The plastic pollution crisis requires urgent action, and there is no silver bullet solution. Promising research continues to emerge around solutions, including alternative materials to single-use plastic. However, labels like “compostable” and “biodegradable” are misleading and lack transparency about what happens if products and packaging end up in the environment. Better Alternatives 3.0 offers greater transparency around these novel materials, their real-world behavior in the environment, and considerations that should be made before the widespread adoption of bioplastics in all sectors of society.

While people tend to feel like bioplastics are a more environmentally responsible single-use choice than conventional plastics, experts find a lack of awareness among people about how to appropriately dispose of bioplastics. What’s more, facilities that can handle bioplastics are not widely available.

Research in Europe shows that many people are unsure how to adequately dispose of plant-based bioplastics so that they can best be recovered in the waste stream.

Abstract: We analyze recycling decisions for bioplastics using a natural field experiment. Bioplastics have environmental benefits – such as reduced energy use in production and enhanced biodegredation – compared to conventional plastics. Recycling decisions that are not consistent with government guidelines, however, may cause a rebound effect. For instance when biobased plastics contaminate organic waste streams, or compostable plastics contaminate plastics waste streams. The environmental benefits of these new plastics may be offset by the damage caused by such recycling decisions. The field experiment that we set up to test this recycling behavior exploits the setting of a lemonade tasting. In our experimental treatments, subjects are exposed to different types of bioplastics logos on their lemonade cups as well as varying amounts of recycling information. We use two types of bioplastics and compare these to conventional plastics in terms of whether subjects recycle the cups according to guidelines. Our results show that over 90% of subjects dispose of their cup with plastic waste, which is not the intended waste stream for some bioplastics. None of our treatments can snap subjects out of this default behavior. We interpret this finding as subjects having no clue how to recycle bioplastics.

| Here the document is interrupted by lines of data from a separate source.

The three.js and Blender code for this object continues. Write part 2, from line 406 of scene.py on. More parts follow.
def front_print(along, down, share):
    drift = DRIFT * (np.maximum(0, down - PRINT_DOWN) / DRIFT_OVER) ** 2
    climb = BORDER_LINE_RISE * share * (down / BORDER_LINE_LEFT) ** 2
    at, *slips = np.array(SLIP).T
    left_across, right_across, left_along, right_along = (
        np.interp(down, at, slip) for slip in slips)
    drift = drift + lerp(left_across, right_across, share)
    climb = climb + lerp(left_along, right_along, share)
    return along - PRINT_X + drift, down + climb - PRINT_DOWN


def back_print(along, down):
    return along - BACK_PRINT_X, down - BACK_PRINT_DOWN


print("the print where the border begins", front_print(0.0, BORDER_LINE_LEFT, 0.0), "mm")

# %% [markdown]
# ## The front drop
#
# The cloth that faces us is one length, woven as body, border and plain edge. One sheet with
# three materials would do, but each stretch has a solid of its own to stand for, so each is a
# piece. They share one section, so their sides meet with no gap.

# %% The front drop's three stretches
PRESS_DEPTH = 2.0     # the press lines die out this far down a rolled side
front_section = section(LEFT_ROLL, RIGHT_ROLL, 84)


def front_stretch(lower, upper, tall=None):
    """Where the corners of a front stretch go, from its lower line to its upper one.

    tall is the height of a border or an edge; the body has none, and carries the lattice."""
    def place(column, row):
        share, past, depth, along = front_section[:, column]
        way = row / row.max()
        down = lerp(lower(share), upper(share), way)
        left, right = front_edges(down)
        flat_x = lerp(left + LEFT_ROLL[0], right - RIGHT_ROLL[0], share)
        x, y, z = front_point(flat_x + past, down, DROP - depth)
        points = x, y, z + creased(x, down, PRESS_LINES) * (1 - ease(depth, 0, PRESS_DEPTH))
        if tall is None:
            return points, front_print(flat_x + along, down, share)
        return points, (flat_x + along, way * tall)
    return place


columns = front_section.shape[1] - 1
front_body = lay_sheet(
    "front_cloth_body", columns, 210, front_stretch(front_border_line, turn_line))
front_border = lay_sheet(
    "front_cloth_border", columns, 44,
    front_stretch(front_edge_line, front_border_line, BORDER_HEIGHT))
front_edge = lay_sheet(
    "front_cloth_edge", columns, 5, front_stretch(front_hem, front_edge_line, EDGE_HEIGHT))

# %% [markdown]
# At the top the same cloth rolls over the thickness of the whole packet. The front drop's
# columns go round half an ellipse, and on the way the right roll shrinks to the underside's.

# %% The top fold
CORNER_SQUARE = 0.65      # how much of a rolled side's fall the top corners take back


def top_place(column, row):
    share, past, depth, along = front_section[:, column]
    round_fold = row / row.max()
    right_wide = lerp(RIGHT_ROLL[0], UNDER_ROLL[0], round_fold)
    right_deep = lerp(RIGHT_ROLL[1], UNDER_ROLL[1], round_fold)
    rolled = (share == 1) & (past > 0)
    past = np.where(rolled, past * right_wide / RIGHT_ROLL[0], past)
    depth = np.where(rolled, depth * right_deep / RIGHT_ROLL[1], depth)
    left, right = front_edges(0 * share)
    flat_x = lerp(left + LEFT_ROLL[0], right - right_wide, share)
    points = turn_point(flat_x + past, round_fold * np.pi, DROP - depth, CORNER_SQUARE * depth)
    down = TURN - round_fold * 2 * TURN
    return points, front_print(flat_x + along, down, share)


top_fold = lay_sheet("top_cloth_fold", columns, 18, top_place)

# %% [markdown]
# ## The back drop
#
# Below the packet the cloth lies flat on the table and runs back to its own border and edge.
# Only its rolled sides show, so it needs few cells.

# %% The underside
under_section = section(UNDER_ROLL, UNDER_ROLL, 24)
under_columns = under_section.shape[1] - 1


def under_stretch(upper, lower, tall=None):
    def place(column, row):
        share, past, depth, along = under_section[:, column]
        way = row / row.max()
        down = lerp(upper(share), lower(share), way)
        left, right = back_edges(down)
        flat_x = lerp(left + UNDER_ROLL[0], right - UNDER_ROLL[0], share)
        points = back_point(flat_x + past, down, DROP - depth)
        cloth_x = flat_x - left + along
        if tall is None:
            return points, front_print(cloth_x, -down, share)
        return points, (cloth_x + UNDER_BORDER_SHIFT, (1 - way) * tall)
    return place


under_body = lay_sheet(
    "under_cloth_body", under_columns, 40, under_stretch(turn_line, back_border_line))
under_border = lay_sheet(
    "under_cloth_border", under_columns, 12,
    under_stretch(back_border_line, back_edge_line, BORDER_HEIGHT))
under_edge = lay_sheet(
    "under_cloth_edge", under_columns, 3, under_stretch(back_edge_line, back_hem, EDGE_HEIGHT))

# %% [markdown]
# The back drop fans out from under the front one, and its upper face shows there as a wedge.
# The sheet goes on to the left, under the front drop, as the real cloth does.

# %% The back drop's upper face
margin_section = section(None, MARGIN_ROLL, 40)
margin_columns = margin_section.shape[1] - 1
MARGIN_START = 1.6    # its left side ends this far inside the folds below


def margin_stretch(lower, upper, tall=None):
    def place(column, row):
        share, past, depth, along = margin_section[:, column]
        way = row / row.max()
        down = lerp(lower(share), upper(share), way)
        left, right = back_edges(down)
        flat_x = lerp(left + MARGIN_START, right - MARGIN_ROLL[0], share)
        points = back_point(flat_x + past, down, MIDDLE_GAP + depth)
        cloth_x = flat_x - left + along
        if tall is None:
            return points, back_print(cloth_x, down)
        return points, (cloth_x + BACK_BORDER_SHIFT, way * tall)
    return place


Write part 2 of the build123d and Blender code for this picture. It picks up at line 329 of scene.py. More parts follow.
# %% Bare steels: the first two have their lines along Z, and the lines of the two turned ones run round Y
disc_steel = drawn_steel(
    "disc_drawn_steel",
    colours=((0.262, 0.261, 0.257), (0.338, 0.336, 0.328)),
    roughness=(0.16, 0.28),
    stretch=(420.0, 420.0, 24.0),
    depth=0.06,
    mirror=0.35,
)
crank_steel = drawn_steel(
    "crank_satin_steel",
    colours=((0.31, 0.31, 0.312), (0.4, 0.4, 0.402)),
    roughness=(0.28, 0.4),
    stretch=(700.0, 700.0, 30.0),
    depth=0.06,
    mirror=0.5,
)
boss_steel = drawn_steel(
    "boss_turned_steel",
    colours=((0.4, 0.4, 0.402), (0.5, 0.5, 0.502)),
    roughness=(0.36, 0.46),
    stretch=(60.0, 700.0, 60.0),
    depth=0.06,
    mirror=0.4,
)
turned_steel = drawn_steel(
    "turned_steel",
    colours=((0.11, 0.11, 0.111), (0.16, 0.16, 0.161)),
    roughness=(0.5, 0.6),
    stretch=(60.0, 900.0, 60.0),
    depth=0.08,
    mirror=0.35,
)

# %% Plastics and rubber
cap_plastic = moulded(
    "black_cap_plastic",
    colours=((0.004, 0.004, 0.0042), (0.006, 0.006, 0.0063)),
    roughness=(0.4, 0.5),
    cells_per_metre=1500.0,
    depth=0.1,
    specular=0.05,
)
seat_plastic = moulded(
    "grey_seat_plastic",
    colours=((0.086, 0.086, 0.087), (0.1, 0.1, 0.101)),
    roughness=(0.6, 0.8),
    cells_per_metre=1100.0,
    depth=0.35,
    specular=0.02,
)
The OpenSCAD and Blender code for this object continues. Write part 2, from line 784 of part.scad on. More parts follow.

Excerpt: “Since the 1960s, researchers have been searching for alternatives to petroleum-derived plastics that can replace conventional plastics. These alternatives need to have less impact on the environment, either in their production processes or in that their residues can be treated and incorporated into nature without generating pollution. Among the new materials that have been developed are those known as bioplastics, which generally come from renewable sources (such as plants, animals or microorganisms) and are made from any biological material instead of fossil fuels, but the term can also mean they are biodegradable according to international standards….. Bioplastics have several drawbacks. Some the raw materials they use are often also used for food, there is not enough production and their costs are higher than those of conventional plastics…. No matter how many bioplastics or “environmentally friendly” materials there are, if we do not reduce the production of these types of materials and consequently their waste, there will be no real solutions. We need to be aware of what we consume, support initiatives that promote environmental care and demand the commitment of governments to legislate and enforce laws, as well as encouraging businesses to change their materials and production processes.”